Supplied material:
________________
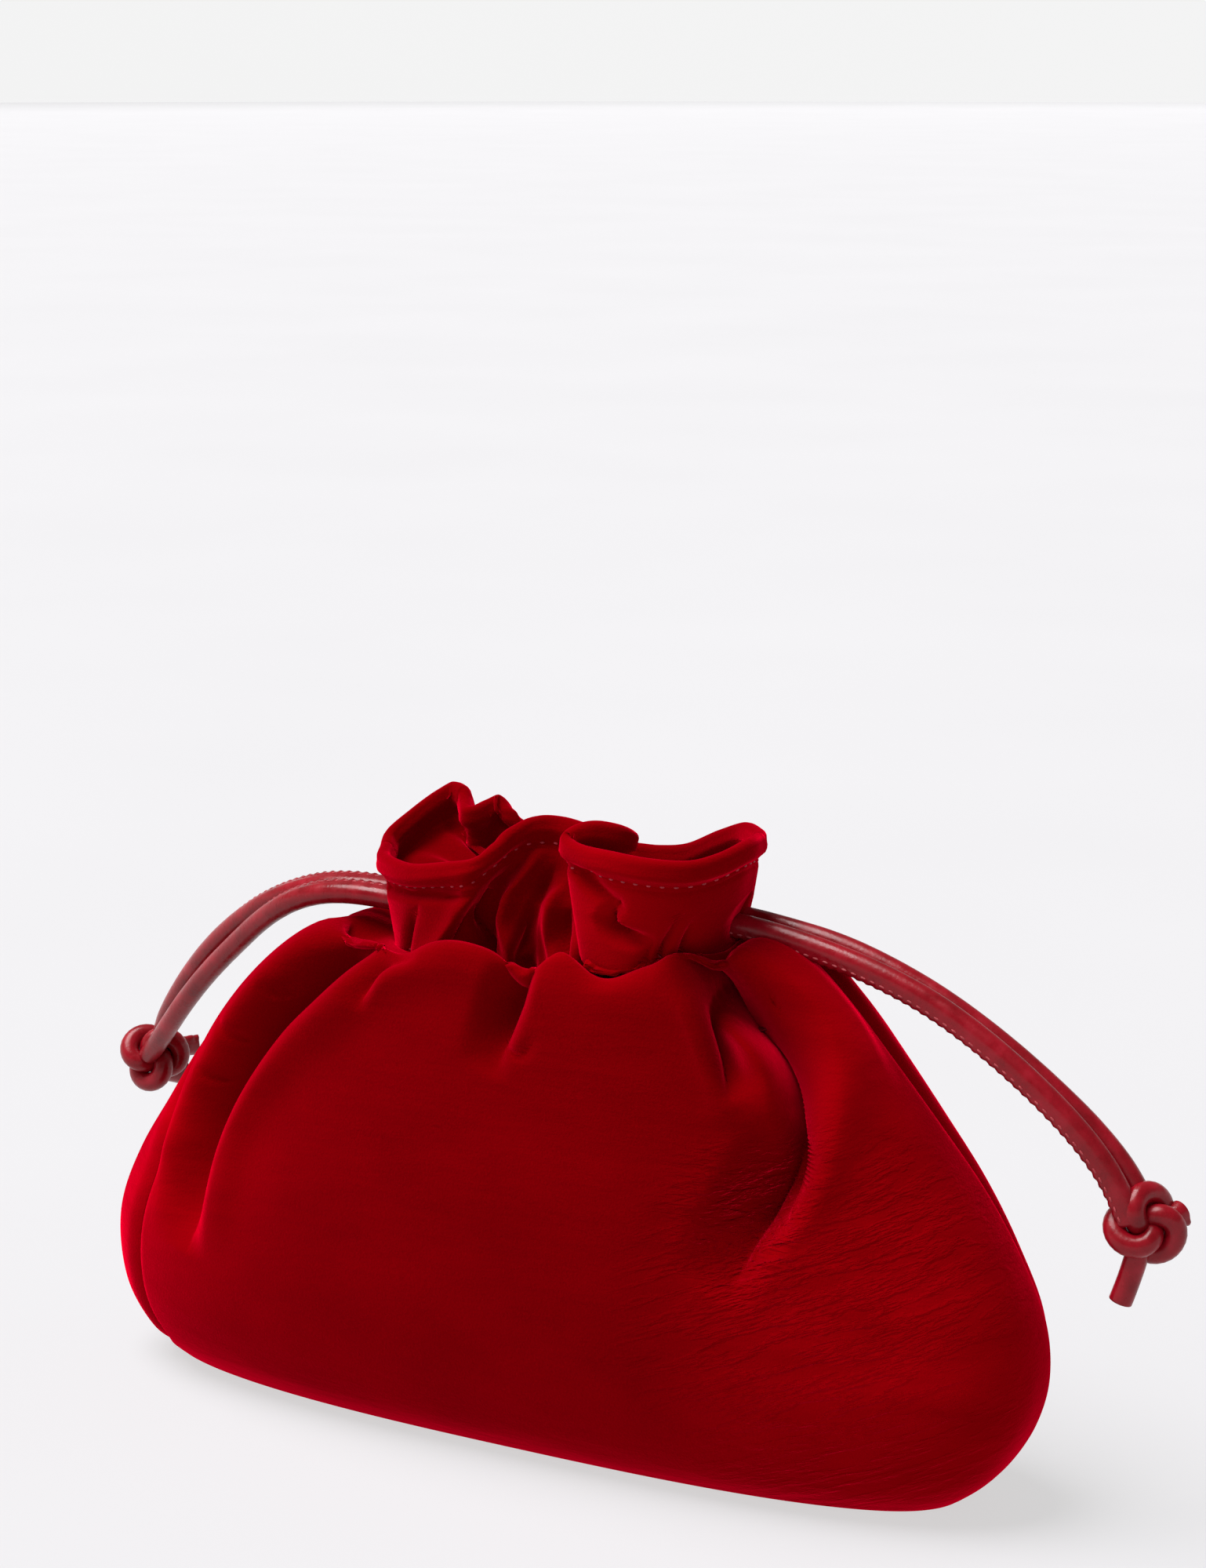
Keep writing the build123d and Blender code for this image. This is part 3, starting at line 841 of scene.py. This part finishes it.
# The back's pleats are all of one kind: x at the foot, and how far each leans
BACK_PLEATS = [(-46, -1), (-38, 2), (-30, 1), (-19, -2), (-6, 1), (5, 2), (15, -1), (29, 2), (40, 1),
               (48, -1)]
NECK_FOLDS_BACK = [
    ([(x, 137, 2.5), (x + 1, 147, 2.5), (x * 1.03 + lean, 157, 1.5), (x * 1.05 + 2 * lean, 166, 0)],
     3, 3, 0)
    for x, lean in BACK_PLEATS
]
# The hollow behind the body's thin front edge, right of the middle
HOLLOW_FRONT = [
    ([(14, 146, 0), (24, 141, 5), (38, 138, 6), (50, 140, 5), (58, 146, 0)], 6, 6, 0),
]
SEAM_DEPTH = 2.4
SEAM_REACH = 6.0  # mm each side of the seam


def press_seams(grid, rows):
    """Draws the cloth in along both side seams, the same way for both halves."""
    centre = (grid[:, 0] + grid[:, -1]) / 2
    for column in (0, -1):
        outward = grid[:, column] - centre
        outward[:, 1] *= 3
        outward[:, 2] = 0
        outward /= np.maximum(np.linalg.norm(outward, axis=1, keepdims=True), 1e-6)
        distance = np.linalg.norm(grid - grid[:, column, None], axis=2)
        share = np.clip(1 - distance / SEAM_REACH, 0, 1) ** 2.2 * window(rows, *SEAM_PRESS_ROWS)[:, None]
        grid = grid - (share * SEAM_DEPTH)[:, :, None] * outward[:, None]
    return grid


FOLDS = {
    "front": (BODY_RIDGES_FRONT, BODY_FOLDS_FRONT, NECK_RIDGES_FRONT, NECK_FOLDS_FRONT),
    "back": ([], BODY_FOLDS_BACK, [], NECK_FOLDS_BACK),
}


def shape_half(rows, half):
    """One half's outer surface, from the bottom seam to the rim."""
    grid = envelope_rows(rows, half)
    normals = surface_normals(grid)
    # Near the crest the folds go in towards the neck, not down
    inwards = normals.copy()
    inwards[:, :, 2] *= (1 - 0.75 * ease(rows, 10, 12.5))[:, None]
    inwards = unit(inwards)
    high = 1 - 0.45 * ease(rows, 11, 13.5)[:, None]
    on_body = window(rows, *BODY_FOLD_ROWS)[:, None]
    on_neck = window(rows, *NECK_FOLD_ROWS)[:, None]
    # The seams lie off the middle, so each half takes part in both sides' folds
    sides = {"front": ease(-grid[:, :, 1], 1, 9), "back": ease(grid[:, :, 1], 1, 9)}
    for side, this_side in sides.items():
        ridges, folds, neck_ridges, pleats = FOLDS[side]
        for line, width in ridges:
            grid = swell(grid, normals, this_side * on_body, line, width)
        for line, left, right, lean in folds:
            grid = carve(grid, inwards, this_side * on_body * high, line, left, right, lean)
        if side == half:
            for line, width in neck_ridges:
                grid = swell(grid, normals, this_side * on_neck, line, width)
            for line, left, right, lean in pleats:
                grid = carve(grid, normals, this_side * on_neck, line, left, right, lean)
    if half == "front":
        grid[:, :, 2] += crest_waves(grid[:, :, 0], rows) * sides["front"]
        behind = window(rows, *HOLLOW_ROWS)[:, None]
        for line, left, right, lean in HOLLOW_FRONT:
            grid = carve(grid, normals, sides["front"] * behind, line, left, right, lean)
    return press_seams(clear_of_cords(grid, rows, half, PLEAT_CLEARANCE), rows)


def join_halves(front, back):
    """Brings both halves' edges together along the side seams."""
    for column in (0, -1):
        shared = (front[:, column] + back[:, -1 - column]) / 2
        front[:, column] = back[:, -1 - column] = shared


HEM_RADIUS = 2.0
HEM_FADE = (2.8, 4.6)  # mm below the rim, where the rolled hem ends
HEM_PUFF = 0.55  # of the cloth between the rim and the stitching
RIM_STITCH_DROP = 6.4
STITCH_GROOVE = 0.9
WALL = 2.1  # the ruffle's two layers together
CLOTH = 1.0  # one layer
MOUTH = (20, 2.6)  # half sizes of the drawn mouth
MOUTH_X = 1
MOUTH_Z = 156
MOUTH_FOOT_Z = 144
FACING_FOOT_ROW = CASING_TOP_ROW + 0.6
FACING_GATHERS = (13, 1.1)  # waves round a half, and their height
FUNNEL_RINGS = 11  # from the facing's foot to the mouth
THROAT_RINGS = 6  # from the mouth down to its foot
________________
Required task: Give back exactly the material above from its opening line to the line bearing "SEAM_REACH = 6.0".

Task output:
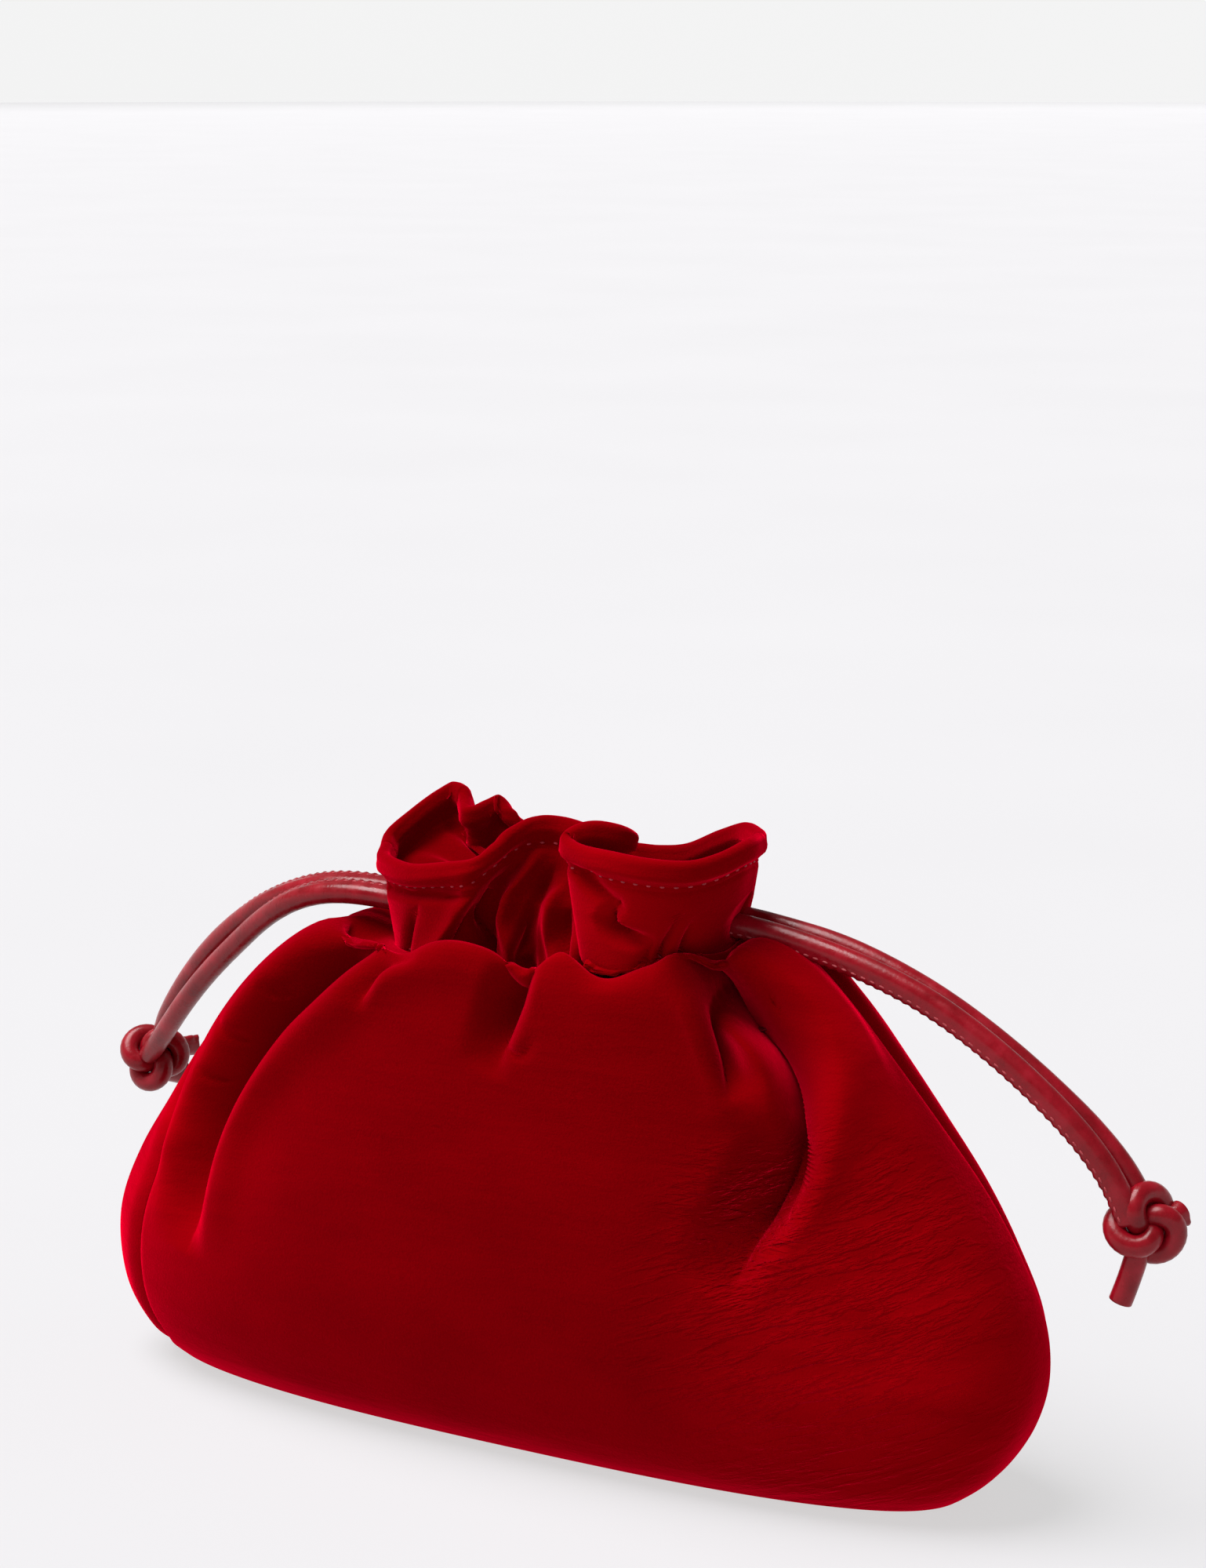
Keep writing the build123d and Blender code for this image. This is part 3, starting at line 841 of scene.py. This part finishes it.
# The back's pleats are all of one kind: x at the foot, and how far each leans
BACK_PLEATS = [(-46, -1), (-38, 2), (-30, 1), (-19, -2), (-6, 1), (5, 2), (15, -1), (29, 2), (40, 1),
               (48, -1)]
NECK_FOLDS_BACK = [
    ([(x, 137, 2.5), (x + 1, 147, 2.5), (x * 1.03 + lean, 157, 1.5), (x * 1.05 + 2 * lean, 166, 0)],
     3, 3, 0)
    for x, lean in BACK_PLEATS
]
# The hollow behind the body's thin front edge, right of the middle
HOLLOW_FRONT = [
    ([(14, 146, 0), (24, 141, 5), (38, 138, 6), (50, 140, 5), (58, 146, 0)], 6, 6, 0),
]
SEAM_DEPTH = 2.4
SEAM_REACH = 6.0  # mm each side of the seam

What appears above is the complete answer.